=== Data block ===
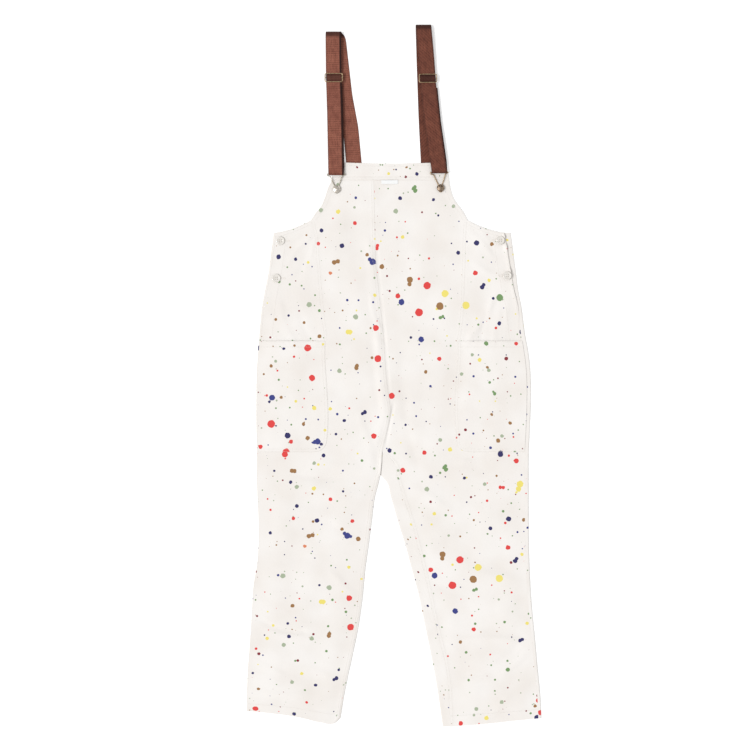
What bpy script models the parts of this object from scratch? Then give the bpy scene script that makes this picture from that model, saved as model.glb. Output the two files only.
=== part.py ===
"""Bib overalls in spattered cotton, laid flat on their back with the front up.

The garment lies on the plane Z = 0, its hems towards -Y and its shoulder straps towards +Y. "Left" is -X.
Each panel is a wall of cloth: a middle surface worked out from a few edge curves, given a thickness.
The back lies on the floor, rolls up round the outer folds, and meets the front panels a little above it.
All sizes are in metres.
"""

import math

import bmesh
import bpy
import numpy as np

# ---------------------------------------------------------------- driving sizes
CLOTH = 0.0010  # thickness of the cotton
BAND_CLOTH = 0.0020  # the folded band along the top of the bib
GAP = 0.0003  # between neighbouring pieces
SEAM = GAP / 2  # each panel stops this far short of a seam line
FOLD_R = 0.00115  # middle of the cloth, round an outer fold

FLOOR_Z = CLOTH / 2  # middle of the back panel where it rests
SEAM_Z = FLOOR_Z + 2 * FOLD_R  # middle of the cloth where the back has rolled over to the front
PUFF_Z = 0.0042  # middle of the front cloth away from its edges
EDGE_FALL = 0.030  # how far in from an edge the front has risen to PUFF_Z

HEM_Y = -0.804  # mean level of the two hems
KNEE_Y = -0.618  # below this the hem's own shape grows
BIB_TOP_Y = 0.497
BAND_SEAM_Y = 0.456
CORNER_Y = 0.3620  # the armhole passes from the front to the side panel here
UNDERARM_Y = 0.3325  # top of the side opening
UNDERARM_SAG = 0.018  # dip of the armhole's edge between its two corners
SECOND_SAG = 0.012  # and of the side panel's next row
POCKET_TOP_Y = 0.081
POCKET_BOTTOM_Y = -0.1775
POCKET_ROUNDING = (0.014, 0.001)  # the inner lower corner and the point above it move in this far
POCKET_LIFT = CLOTH + GAP + 0.00005  # over the garment's surface
STEP_Y = 0.0415  # the side panel ends here, under the pocket
STAND_LAP = 0.025  # button stand of the back, hidden under the side opening
STAND_END_Y = 0.1676  # the stand ends here
CROTCH_Y = -0.2315
CROSSING_Y = -0.1775  # the seams cross here, on the front
FLAP_TIP = 0.0006  # the right back's tip there lies this far from the centre front

STRAP_W = 0.036
STRAP_T = 0.0014
STRAP_Z = STRAP_T / 2
ON_BACK_Z = CLOTH + GAP + STRAP_T / 2  # middle of the strap where it lies on the back
STRAP_ENDS = (0.352, 0.3835, 0.410)  # its end, the top of the back, and where it has come down to the floor
SHOULDER_R = 0.0055  # fold of the strap at the shoulder
CLASP_Z = 0.0094  # middle of the clasp's top bar
SLIDER_Z = 0.0112
WIRE_R = 0.0011
BAR_R = WIRE_R + GAP + STRAP_T / 2  # middle of the strap, round a bar
SLIDER_HALF = 0.0095  # from the middle bar to an outer bar
SLIDER_CORNER = 0.0035
SLIDER_SPARE = 0.0010  # between the webbing's edge and the slider's side
WEAVE = WIRE_R + GAP + STRAP_T / 2 + 0.0001  # strap's rise over the middle bar, and drop under the others
LEAD = 0.006  # the strap comes level this far before the slider
TAIL_END = 0.012  # the strap's end stops this far below the slider
TAIL_DROP = STRAP_T + GAP + 0.0004  # middle of the tail, below the run that covers it
TAIL_SHARE = 0.2  # part of the tail that rises to TAIL_DROP

TACK_R = 0.0088
TACK_SHANK_R = 0.0032
TACK_CLEAR = 2 * WIRE_R + 0.0010  # the cap's underside, above the cloth
WIRE_CLEAR = 0.0003  # the clasp's wire, above the cloth
BUTTON_R = 0.0100
BUTTON_T = 0.0028
HOLE_R = 0.0011
HOLE_OUT = 0.0022  # each hole, from the button's middle both ways

FRONT_COLUMNS = 5  # from the centre front to the panel seam
PANEL_COLUMNS = 4  # from the panel seam to the side
BAND_COLUMNS = 12
FOLD_STEPS = 3  # facets round an outer fold
WRAP_COLUMNS = 2  # from an outer fold to its seam on the front
FLOOR_COLUMNS = 5  # across the floor

# ---------------------------------------------------------------- edge curves, each row (y, x)
CENTRE_FRONT = (
    (0.4560, -0.0455), (0.3325, -0.0425), (0.2650, -0.0410), (0.2000, -0.0340), (0.0810, -0.0220),
    (-0.0100, -0.0155), (-0.0565, -0.0095), (-0.0775, -0.0060), (-0.1030, -0.0090), (-0.1405, -0.0180),
    (-0.1775, -0.0265), (-0.2030, -0.0282), (-0.2315, -0.0312),
)
CENTRE_BACK = ((0.3815, -0.0060), (0.0810, -0.0080), (-0.1200, -0.0180), (-0.2315, -0.0310))
SIDE = {
    "left": (
        (0.3325, -0.2800), (0.3050, -0.2835), (0.2700, -0.2880), (0.2350, -0.2930), (0.2000, -0.3000),
        (0.1650, -0.3065), (0.0950, -0.3135), (0.0250, -0.3185), (-0.2195, -0.3195), (-0.4500, -0.3205),
        (-0.4875, -0.3270), (-0.5480, -0.3310), (-0.6320, -0.3365), (-0.7020, -0.3410), (-0.8040, -0.3437),
    ),
    "right": (
        (0.3325, 0.2720), (0.3050, 0.2760), (0.2700, 0.2805), (0.2350, 0.2850), (0.2000, 0.2895),
        (0.1650, 0.2965), (0.0950, 0.3060), (0.0600, 0.3125), (-0.2195, 0.3140), (-0.4500, 0.3165),
        (-0.5225, 0.3205), (-0.6180, 0.3295), (-0.6740, 0.3345), (-0.7575, 0.3420), (-0.8040, 0.3437),
    ),
}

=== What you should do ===
From the first line above through the line that contains "EDGE_FALL = 0.030", quote each line exactly. Output nothing more.

=== Response to this exercise ===
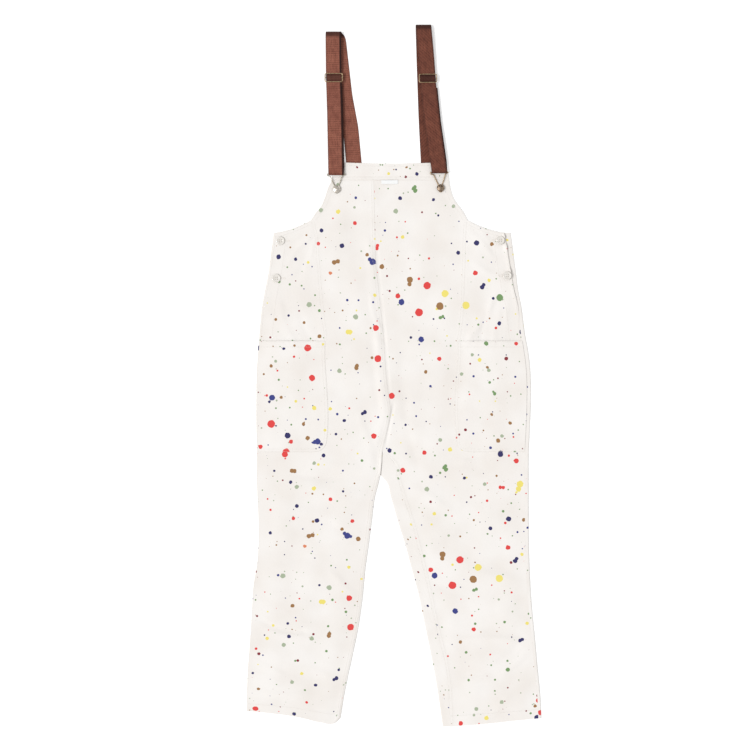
What bpy script models the parts of this object from scratch? Then give the bpy scene script that makes this picture from that model, saved as model.glb. Output the two files only.
=== part.py ===
"""Bib overalls in spattered cotton, laid flat on their back with the front up.

The garment lies on the plane Z = 0, its hems towards -Y and its shoulder straps towards +Y. "Left" is -X.
Each panel is a wall of cloth: a middle surface worked out from a few edge curves, given a thickness.
The back lies on the floor, rolls up round the outer folds, and meets the front panels a little above it.
All sizes are in metres.
"""

import math

import bmesh
import bpy
import numpy as np

# ---------------------------------------------------------------- driving sizes
CLOTH = 0.0010  # thickness of the cotton
BAND_CLOTH = 0.0020  # the folded band along the top of the bib
GAP = 0.0003  # between neighbouring pieces
SEAM = GAP / 2  # each panel stops this far short of a seam line
FOLD_R = 0.00115  # middle of the cloth, round an outer fold

FLOOR_Z = CLOTH / 2  # middle of the back panel where it rests
SEAM_Z = FLOOR_Z + 2 * FOLD_R  # middle of the cloth where the back has rolled over to the front
PUFF_Z = 0.0042  # middle of the front cloth away from its edges
EDGE_FALL = 0.030  # how far in from an edge the front has risen to PUFF_Z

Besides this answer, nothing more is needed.